Ils se sont cherchés, trouvés, éloignés, perdus et les obstacles qu’ils ont rencontrés les ont finalement rapprochés et ont conforté leur amour naissant. Car ce que Josée appelle au départ de la serviabilité (elle appelle Tsuneo son « serviteur ») n’est autre que de l’amour pour celui qui lui ouvre les portes d’un ailleurs que la « prisonnière » ne pensait inaccessible.

Elle avait peur des tigres, au sens propre, mais aussi au figuré, ceux-ci désignant les autres êtres humains qui, dans les espaces urbaines, ne font pas attention à elle, ne l’aident pas, la bousculent et lui font peur. Josée, le tigre et les poissons n’oublie pas de montrer les difficultés que peuvent vivre au quotidien les personnes souffrantes d’un handicap se retrouvant dans un monde qui ne veut pas toujours s’adapter à eux. Comme Josée le dit avec justesse à Tsuneo : « Une personne valide ne peut pas comprendre. »

Sa rencontre avec Tsuneo et Mai, la bibliothécaire, va en cela lui faire dissiper sa défiance envers l’inconnu qui l’entoure. Les barrières se lèvent et Josée prend alors confiance en elle, se découvrant une vocation d’illustratrice et de conteuse d’histoires. Si cette destinée un peu convenue pour une personne évoluant au pays du Soleil Levant pourra en faire sourire certains, elle justifie une très belle scène à la fin du film dans laquelle Josée lit à des enfants un conte la mettant en scène avec Tsuneo sous la métaphore d’une sirène et de son sauveur ailé.

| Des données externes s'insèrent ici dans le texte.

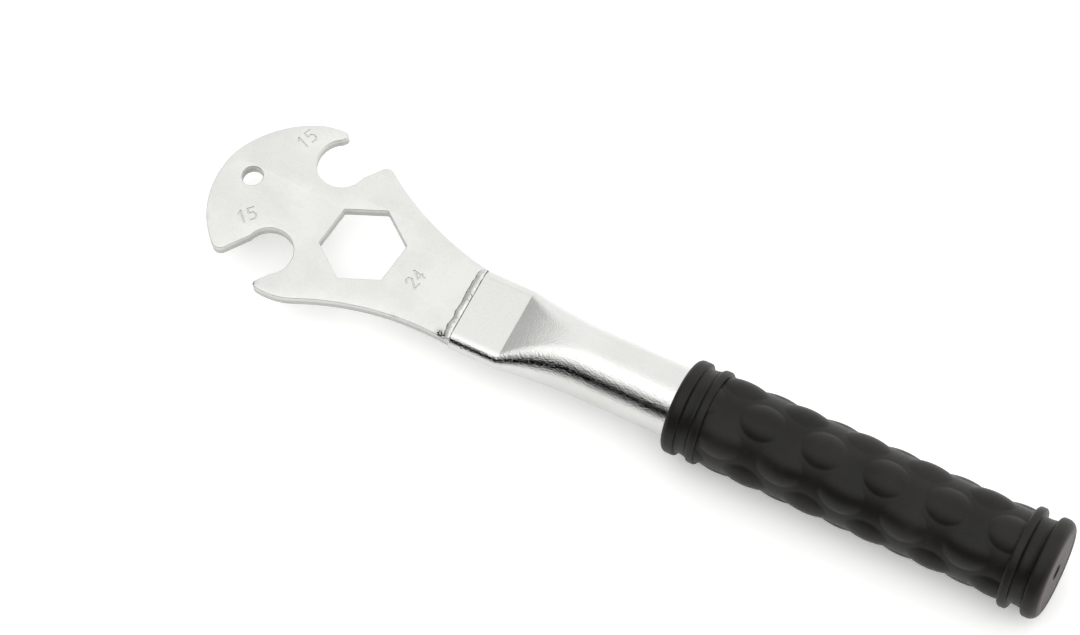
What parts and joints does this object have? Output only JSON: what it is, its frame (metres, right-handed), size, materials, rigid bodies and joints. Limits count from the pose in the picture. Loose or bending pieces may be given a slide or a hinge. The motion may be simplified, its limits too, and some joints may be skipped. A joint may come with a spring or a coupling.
{
  "type": "pedal wrench",
  "caption": "Flat steel head with opposed open jaws, a hexagon hole and a hanging hole, welded to a flattened tube handle with a bumpy rubber grip.",
  "frame": {"origin": "centre of the part's box in plan, at the height of the grip's lowest point, the part lying level", "axes": "+X along the handle from the head to the grip's end, +Y across towards the upper jaw, +Z the head plate's normal, upwards"},
  "size_m": [0.2942, 0.061, 0.033],
  "materials": {
    "plate": "satin plated, lightly speckled",
    "tube": "bright plated, faint orange peel",
    "weld": "plated weld bead with dark specks",
    "rubber": "satin black, moulded"
  },
  "bodies": {
    "root": {"head_plate": "plate", "handle_tube": "tube", "weld_top": "weld", "weld_bottom": "weld", "grip": "rubber"}
  },
  "joints": []
}
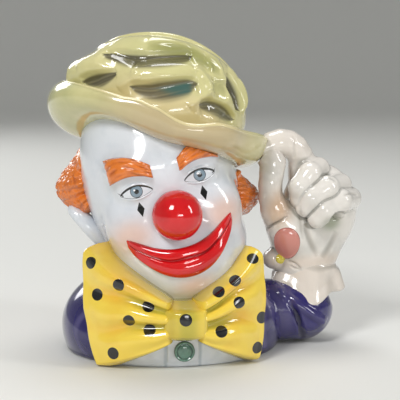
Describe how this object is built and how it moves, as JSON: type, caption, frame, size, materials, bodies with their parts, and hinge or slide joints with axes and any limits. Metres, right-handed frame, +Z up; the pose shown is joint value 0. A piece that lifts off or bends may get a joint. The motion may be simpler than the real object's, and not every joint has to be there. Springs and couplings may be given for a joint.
{
  "type": "clown character jug",
  "caption": "Slip-cast, glazed character jug: a clown's head and shoulders with a battered hat, a big bow tie and a raised, gloved arm as the handle.",
  "frame": {"origin": "middle of the flat underside, on the surface that the jug stands on, right under the knot of the bow tie", "axes": "+Z up, -Y the way the face looks, +X towards the handle"},
  "size_m": [0.166, 0.1247, 0.165],
  "materials": {
    "glazed_earthenware": "glossy clear glaze over painted colours"
  },
  "bodies": {
    "root": {"clown_jug": "glazed_earthenware"}
  },
  "joints": []
}
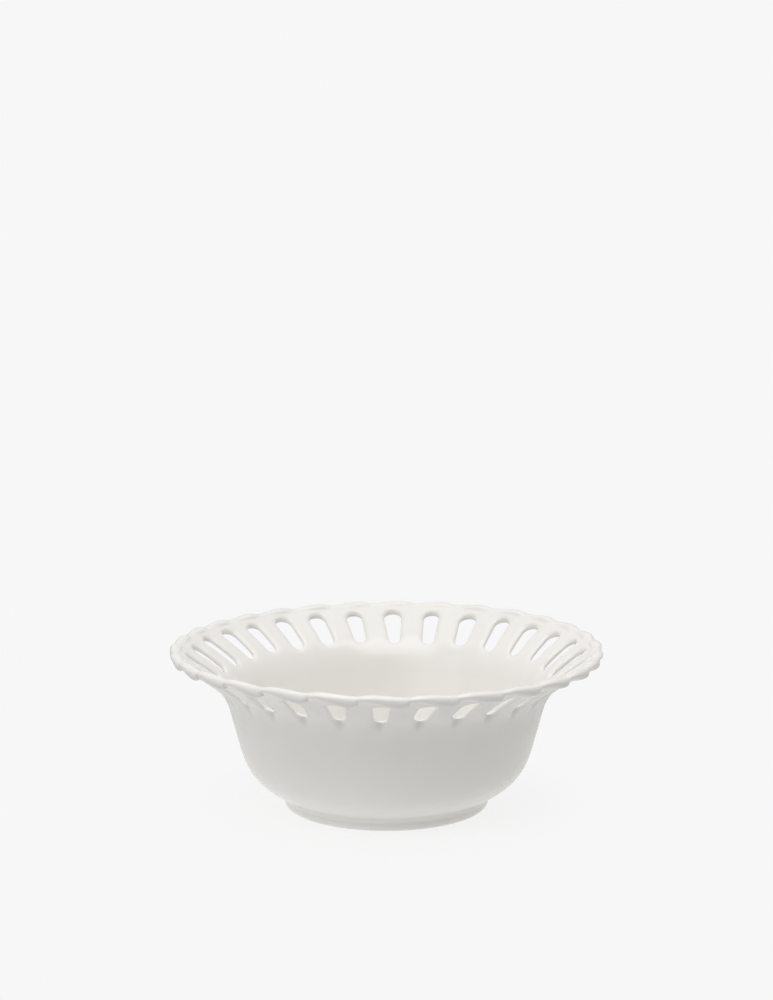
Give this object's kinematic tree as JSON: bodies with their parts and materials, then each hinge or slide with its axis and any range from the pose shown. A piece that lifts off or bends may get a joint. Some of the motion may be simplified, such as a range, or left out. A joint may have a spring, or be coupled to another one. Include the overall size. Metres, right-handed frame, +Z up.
{
  "type": "porcelain bowl",
  "caption": "Round footed porcelain bowl with a flared openwork collar and a rolled edge of overlapping scallops.",
  "frame": {"origin": "centre of the foot ring's standing face, on the surface that the bowl stands on", "axes": "+Z up along the bowl's axis, from the foot to the open mouth; +X and +Y level, across the mouth"},
  "size_m": [0.1998, 0.2, 0.076],
  "materials": {
    "white_glaze": "clear gloss glaze over warm white porcelain",
    "foot_glaze": "gloss glaze on the sides of the foot, wiped off its standing face down to matte bare porcelain"
  },
  "bodies": {
    "root": {"foot_ring": "foot_glaze", "bowl_body": "white_glaze", "pierced_collar": "white_glaze", "scalloped_edge": "white_glaze"}
  },
  "joints": []
}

Au-delà de son manque flagrant d’originalité dans la construction de son récit, on s’aperçoit lors du générique du fin que l’on s’est attaché à tous les personnages et que l’on est soulagé de les savoir enfin heureux. Rien que pour cela, on peut dire que Josée, le tigre et les poissons est un film réussi et qu’il nous a offert un moment fort agréable, même si loin d’être mémorable.

Je pense néanmoins que ceux qui n’ont pas vu le film de 2011, et n’ont donc pas ces points de comparaison qui peuvent parasiter la manière d’appréhender cette version de 2021, l’apprécieront beaucoup plus pour ce qu’il est : un bon animé romantique.